5.    General Provisions.
(a)Amendment and Termination. The Committee may at any time amend, alter, suspend, discontinue or terminate this LTIP, and such action shall not be subject to the approval of Ambac’s stockholders or Participants; provided, however, that (i) any amendment to the LTIP beyond the scope of the Compensation Committee’s authority shall be subject to the approval of the Board; (ii) any amendment to the LTIP shall be subject to stockholder approval if and to the extent required so that Target Award Opportunities and Performance Awards under Section 3 can continue to qualify as Performance-Based Compensation; and (iii) without the consent of the Participant, no such action shall materially impair the rights of a Participant with respect to a Performance Award as to which the Committee no longer retains a right to exercise downward (negative) discretion to eliminate the payment of the Performance Award.
(b)Section 162(m). Unless otherwise determined by the Committee, the provisions of this LTIP shall be administered and interpreted in accordance with the applicable requirements of section 162(m) of the Code so as to provide for the deductibility by Ambac of payments of Performance Awards to Covered Employees.

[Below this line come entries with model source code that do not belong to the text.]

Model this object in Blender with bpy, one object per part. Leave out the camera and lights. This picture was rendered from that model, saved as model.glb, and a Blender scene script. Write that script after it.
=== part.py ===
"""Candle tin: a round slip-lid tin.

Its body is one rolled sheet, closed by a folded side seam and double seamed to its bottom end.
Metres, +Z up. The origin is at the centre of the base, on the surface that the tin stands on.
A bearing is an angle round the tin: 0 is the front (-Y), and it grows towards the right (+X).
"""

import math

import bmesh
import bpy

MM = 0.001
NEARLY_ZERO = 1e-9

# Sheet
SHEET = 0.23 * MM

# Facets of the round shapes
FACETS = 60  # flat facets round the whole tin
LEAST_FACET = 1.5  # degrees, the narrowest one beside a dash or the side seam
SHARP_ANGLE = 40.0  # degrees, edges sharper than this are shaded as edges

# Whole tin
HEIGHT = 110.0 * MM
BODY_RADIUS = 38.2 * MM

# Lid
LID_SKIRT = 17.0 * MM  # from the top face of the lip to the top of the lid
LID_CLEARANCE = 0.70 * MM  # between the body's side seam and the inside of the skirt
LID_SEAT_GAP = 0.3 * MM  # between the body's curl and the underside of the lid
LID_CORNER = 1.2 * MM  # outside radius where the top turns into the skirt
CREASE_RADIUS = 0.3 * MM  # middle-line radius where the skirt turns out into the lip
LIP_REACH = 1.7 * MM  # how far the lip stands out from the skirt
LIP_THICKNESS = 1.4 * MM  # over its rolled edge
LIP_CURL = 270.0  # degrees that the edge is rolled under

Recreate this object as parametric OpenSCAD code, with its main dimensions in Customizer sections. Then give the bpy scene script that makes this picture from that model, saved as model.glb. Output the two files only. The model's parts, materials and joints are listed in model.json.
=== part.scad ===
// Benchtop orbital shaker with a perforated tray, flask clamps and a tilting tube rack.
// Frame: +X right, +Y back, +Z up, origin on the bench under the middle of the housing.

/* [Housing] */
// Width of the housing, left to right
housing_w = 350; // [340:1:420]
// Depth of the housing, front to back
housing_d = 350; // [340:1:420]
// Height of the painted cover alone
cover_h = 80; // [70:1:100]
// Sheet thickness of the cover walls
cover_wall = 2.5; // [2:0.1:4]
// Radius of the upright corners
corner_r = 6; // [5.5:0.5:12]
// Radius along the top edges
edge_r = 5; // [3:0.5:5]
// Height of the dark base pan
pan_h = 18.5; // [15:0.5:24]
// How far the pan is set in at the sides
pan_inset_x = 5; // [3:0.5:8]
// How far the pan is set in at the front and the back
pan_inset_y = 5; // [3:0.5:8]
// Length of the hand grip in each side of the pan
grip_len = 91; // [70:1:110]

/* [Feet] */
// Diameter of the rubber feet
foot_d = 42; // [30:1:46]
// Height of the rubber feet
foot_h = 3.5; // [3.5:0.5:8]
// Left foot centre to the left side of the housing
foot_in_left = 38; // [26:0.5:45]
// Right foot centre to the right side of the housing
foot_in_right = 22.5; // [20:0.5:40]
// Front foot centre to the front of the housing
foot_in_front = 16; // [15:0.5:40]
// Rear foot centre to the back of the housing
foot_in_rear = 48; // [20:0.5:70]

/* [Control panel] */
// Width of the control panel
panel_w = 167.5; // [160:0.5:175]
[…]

(c)Nonexclusivity of the LTIP. The adoption of this LTIP shall not be construed as creating any limitations on the power of Ambac, the Board, the Committee or any affiliate of Ambac to adopt such other compensation arrangements as it may deem desirable for any Participant or employee, including authorization of annual incentives under other plans and arrangements.

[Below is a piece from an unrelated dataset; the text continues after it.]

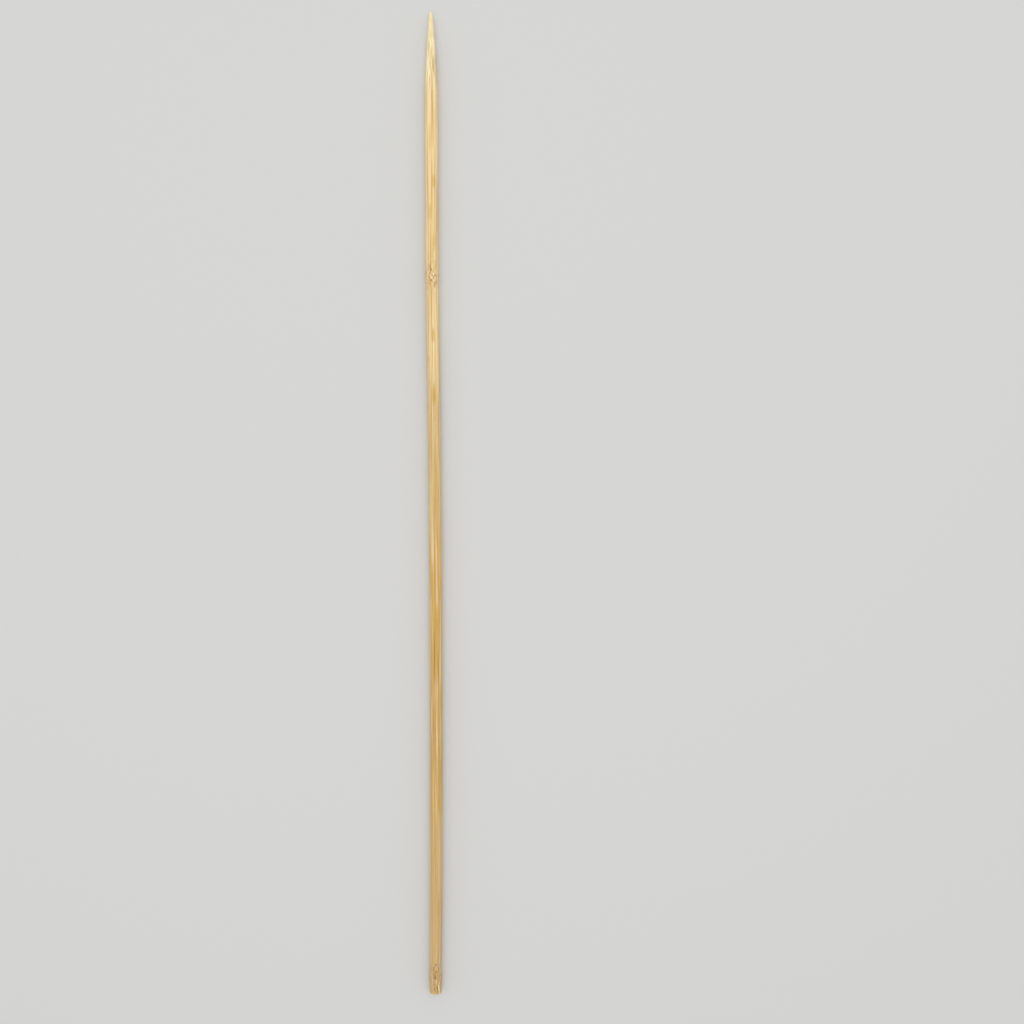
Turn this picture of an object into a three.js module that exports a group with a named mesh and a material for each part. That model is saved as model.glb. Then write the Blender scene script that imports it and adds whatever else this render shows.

(d)No Right to Continued Employment. Neither the LTIP, its adoption, its operation, nor any action taken under the LTIP shall be construed as giving any employee the right to be retained or continued in the employ of Ambac or any of its affiliates, nor shall it interfere in any way with the right and power of Ambac or any of its affiliates to dismiss or discharge any employee or take any action that has the effect of terminating any employee’s employment at any time.
(e)AAC Involvement. In making any determinations under the LTIP, the Committee shall consult with the Board of Directors of AAC (or a committee thereof); provided, however, that the Committee shall have the sole authority to make any final determinations under the Plan with respect to Covered Employees and/or with respect to the issuance of Common Stock pursuant to the Incentive Plan.
(f)Severability. The invalidity of any provision of the LTIP or a document hereunder shall not be deemed to render the remainder of this LTIP or such document invalid.
(g)Successors. The LTIP shall be binding and inure to the benefit of any successor (whether direct or indirect, by purchase, merger, consolidation or otherwise, and whether or not the corporate existence of Ambac continues) to Ambac or to the successor to all or substantially all of the business and/or assets of Ambac.
(h)Governing Law. The validity, construction, and effect of the LTIP and any rules and regulations or document hereunder, to the extent not otherwise governed by the Code or the laws of the United States, shall be determined in accordance with the laws of the State of New York, without giving effect to conflict of law principles.
(i)Effective Date of LTIP. The LTIP is effective as of March 31, 2014.